Exercise
Please write out the material that follows, exactly as it stands.

Recorded data
====================
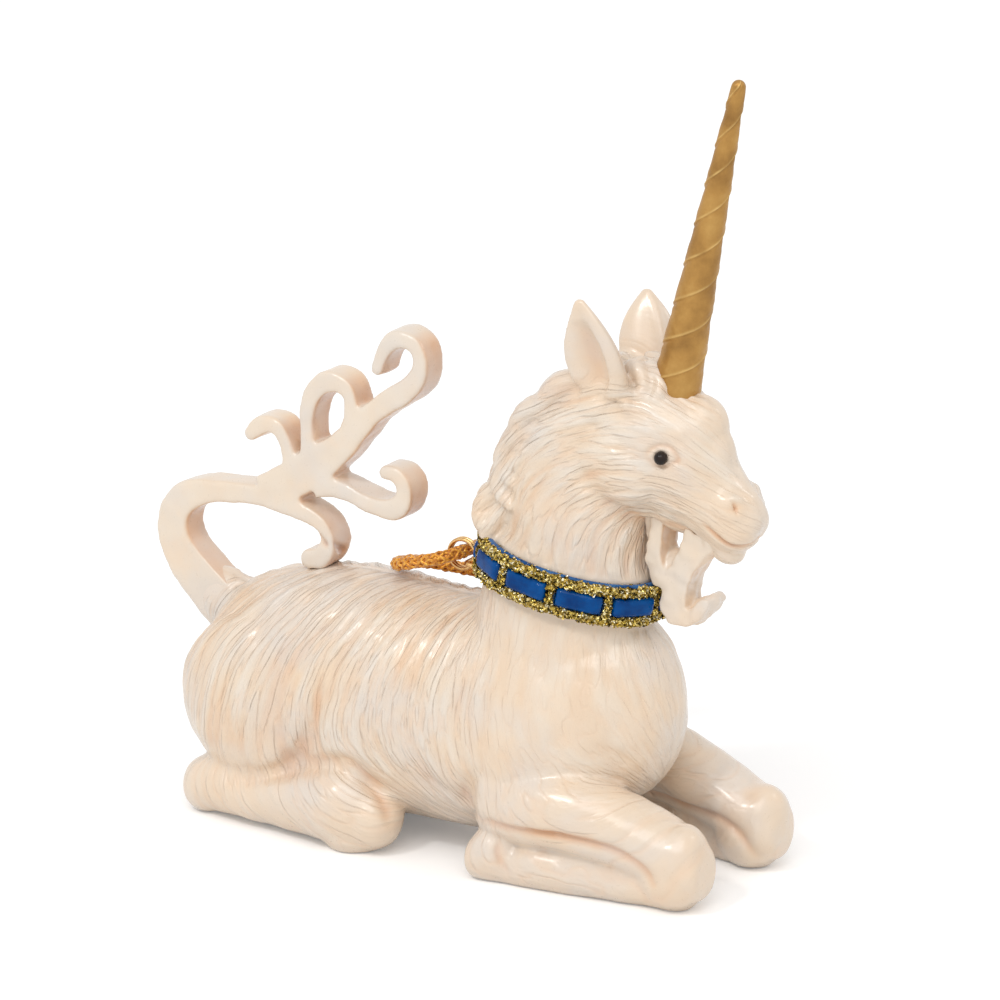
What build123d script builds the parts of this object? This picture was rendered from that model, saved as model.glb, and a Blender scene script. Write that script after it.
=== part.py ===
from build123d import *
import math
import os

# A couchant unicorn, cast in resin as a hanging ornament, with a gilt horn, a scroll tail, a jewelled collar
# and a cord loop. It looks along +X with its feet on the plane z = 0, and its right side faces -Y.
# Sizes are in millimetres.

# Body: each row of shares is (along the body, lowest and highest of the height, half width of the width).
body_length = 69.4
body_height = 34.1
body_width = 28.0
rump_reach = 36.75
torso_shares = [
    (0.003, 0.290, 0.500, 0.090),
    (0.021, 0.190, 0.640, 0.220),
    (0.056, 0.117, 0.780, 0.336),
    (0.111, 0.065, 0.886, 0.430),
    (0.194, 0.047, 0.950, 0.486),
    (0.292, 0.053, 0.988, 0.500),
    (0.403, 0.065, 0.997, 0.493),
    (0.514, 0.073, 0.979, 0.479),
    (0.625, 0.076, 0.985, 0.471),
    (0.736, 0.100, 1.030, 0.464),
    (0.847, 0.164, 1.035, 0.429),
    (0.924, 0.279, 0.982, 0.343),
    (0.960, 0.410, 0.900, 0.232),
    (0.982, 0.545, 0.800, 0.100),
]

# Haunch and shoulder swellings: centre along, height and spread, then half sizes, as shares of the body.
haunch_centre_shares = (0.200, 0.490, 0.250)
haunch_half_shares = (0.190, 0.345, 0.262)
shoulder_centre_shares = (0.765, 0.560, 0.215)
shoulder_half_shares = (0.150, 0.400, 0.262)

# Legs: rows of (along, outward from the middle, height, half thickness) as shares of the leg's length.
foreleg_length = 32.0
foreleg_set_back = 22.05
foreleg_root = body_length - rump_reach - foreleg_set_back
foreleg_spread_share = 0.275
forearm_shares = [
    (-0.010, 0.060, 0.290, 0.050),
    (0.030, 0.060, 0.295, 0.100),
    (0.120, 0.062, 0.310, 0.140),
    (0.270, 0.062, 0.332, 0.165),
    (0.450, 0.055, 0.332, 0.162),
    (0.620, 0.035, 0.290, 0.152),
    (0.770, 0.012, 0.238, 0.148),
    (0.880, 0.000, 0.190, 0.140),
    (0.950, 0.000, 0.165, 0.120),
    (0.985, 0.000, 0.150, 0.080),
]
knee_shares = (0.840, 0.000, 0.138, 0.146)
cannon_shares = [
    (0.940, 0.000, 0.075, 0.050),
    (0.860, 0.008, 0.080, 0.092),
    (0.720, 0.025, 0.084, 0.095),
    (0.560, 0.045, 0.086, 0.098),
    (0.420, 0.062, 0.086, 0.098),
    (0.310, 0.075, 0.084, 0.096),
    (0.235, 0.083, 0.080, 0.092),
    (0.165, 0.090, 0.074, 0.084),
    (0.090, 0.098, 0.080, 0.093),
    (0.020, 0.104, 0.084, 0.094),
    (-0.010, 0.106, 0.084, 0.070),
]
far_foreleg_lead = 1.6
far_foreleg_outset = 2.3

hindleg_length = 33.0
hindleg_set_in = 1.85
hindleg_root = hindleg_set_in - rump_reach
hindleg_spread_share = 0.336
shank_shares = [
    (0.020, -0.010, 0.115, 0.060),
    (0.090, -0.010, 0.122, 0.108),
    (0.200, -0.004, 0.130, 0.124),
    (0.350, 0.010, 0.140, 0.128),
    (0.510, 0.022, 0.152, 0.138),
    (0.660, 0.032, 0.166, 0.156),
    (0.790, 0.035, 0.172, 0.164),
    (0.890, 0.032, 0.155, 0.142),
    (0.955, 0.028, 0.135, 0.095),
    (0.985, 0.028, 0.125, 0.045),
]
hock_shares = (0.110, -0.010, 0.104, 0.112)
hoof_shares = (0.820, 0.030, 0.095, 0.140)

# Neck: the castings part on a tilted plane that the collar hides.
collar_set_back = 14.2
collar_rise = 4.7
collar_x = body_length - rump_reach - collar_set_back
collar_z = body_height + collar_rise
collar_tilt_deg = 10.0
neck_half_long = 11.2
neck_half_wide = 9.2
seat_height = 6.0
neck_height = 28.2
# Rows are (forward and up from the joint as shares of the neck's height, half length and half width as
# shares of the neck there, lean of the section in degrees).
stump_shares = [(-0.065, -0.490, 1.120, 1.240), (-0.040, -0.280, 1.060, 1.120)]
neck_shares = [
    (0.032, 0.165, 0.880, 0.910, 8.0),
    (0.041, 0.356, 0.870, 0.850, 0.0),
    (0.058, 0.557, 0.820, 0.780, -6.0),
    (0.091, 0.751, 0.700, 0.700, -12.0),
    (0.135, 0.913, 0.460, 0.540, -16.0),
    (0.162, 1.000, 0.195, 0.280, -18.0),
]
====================
Answer to this problem
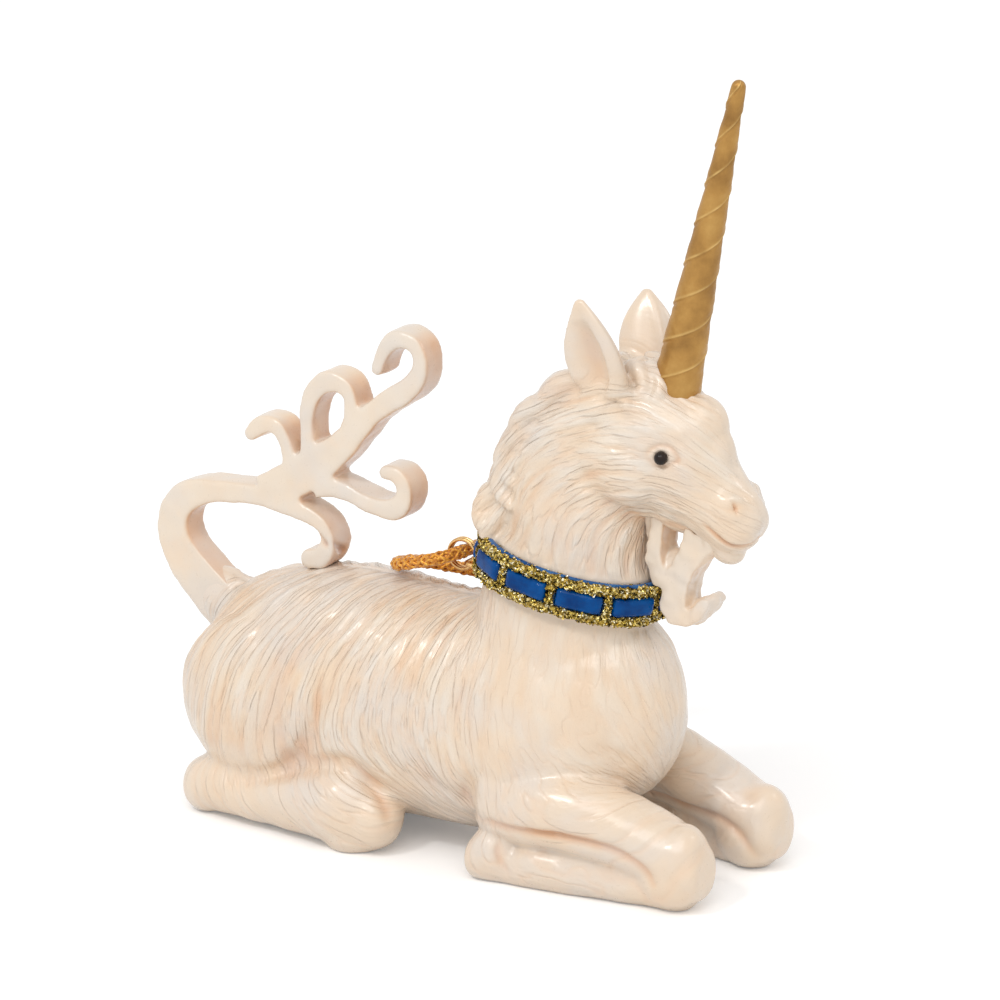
What build123d script builds the parts of this object? This picture was rendered from that model, saved as model.glb, and a Blender scene script. Write that script after it.
=== part.py ===
from build123d import *
import math
import os

# A couchant unicorn, cast in resin as a hanging ornament, with a gilt horn, a scroll tail, a jewelled collar
# and a cord loop. It looks along +X with its feet on the plane z = 0, and its right side faces -Y.
# Sizes are in millimetres.

# Body: each row of shares is (along the body, lowest and highest of the height, half width of the width).
body_length = 69.4
body_height = 34.1
body_width = 28.0
rump_reach = 36.75
torso_shares = [
    (0.003, 0.290, 0.500, 0.090),
    (0.021, 0.190, 0.640, 0.220),
    (0.056, 0.117, 0.780, 0.336),
    (0.111, 0.065, 0.886, 0.430),
    (0.194, 0.047, 0.950, 0.486),
    (0.292, 0.053, 0.988, 0.500),
    (0.403, 0.065, 0.997, 0.493),
    (0.514, 0.073, 0.979, 0.479),
    (0.625, 0.076, 0.985, 0.471),
    (0.736, 0.100, 1.030, 0.464),
    (0.847, 0.164, 1.035, 0.429),
    (0.924, 0.279, 0.982, 0.343),
    (0.960, 0.410, 0.900, 0.232),
    (0.982, 0.545, 0.800, 0.100),
]

# Haunch and shoulder swellings: centre along, height and spread, then half sizes, as shares of the body.
haunch_centre_shares = (0.200, 0.490, 0.250)
haunch_half_shares = (0.190, 0.345, 0.262)
shoulder_centre_shares = (0.765, 0.560, 0.215)
shoulder_half_shares = (0.150, 0.400, 0.262)

# Legs: rows of (along, outward from the middle, height, half thickness) as shares of the leg's length.
foreleg_length = 32.0
foreleg_set_back = 22.05
foreleg_root = body_length - rump_reach - foreleg_set_back
foreleg_spread_share = 0.275
forearm_shares = [
    (-0.010, 0.060, 0.290, 0.050),
    (0.030, 0.060, 0.295, 0.100),
    (0.120, 0.062, 0.310, 0.140),
    (0.270, 0.062, 0.332, 0.165),
    (0.450, 0.055, 0.332, 0.162),
    (0.620, 0.035, 0.290, 0.152),
    (0.770, 0.012, 0.238, 0.148),
    (0.880, 0.000, 0.190, 0.140),
    (0.950, 0.000, 0.165, 0.120),
    (0.985, 0.000, 0.150, 0.080),
]
knee_shares = (0.840, 0.000, 0.138, 0.146)
cannon_shares = [
    (0.940, 0.000, 0.075, 0.050),
    (0.860, 0.008, 0.080, 0.092),
    (0.720, 0.025, 0.084, 0.095),
    (0.560, 0.045, 0.086, 0.098),
    (0.420, 0.062, 0.086, 0.098),
    (0.310, 0.075, 0.084, 0.096),
    (0.235, 0.083, 0.080, 0.092),
    (0.165, 0.090, 0.074, 0.084),
    (0.090, 0.098, 0.080, 0.093),
    (0.020, 0.104, 0.084, 0.094),
    (-0.010, 0.106, 0.084, 0.070),
]
far_foreleg_lead = 1.6
far_foreleg_outset = 2.3

hindleg_length = 33.0
hindleg_set_in = 1.85
hindleg_root = hindleg_set_in - rump_reach
hindleg_spread_share = 0.336
shank_shares = [
    (0.020, -0.010, 0.115, 0.060),
    (0.090, -0.010, 0.122, 0.108),
    (0.200, -0.004, 0.130, 0.124),
    (0.350, 0.010, 0.140, 0.128),
    (0.510, 0.022, 0.152, 0.138),
    (0.660, 0.032, 0.166, 0.156),
    (0.790, 0.035, 0.172, 0.164),
    (0.890, 0.032, 0.155, 0.142),
    (0.955, 0.028, 0.135, 0.095),
    (0.985, 0.028, 0.125, 0.045),
]
hock_shares = (0.110, -0.010, 0.104, 0.112)
hoof_shares = (0.820, 0.030, 0.095, 0.140)

# Neck: the castings part on a tilted plane that the collar hides.
collar_set_back = 14.2
collar_rise = 4.7
collar_x = body_length - rump_reach - collar_set_back
collar_z = body_height + collar_rise
collar_tilt_deg = 10.0
neck_half_long = 11.2
neck_half_wide = 9.2
seat_height = 6.0
neck_height = 28.2
# Rows are (forward and up from the joint as shares of the neck's height, half length and half width as
# shares of the neck there, lean of the section in degrees).
stump_shares = [(-0.065, -0.490, 1.120, 1.240), (-0.040, -0.280, 1.060, 1.120)]
neck_shares = [
    (0.032, 0.165, 0.880, 0.910, 8.0),
    (0.041, 0.356, 0.870, 0.850, 0.0),
    (0.058, 0.557, 0.820, 0.780, -6.0),
    (0.091, 0.751, 0.700, 0.700, -12.0),
    (0.135, 0.913, 0.460, 0.540, -16.0),
    (0.162, 1.000, 0.195, 0.280, -18.0),
]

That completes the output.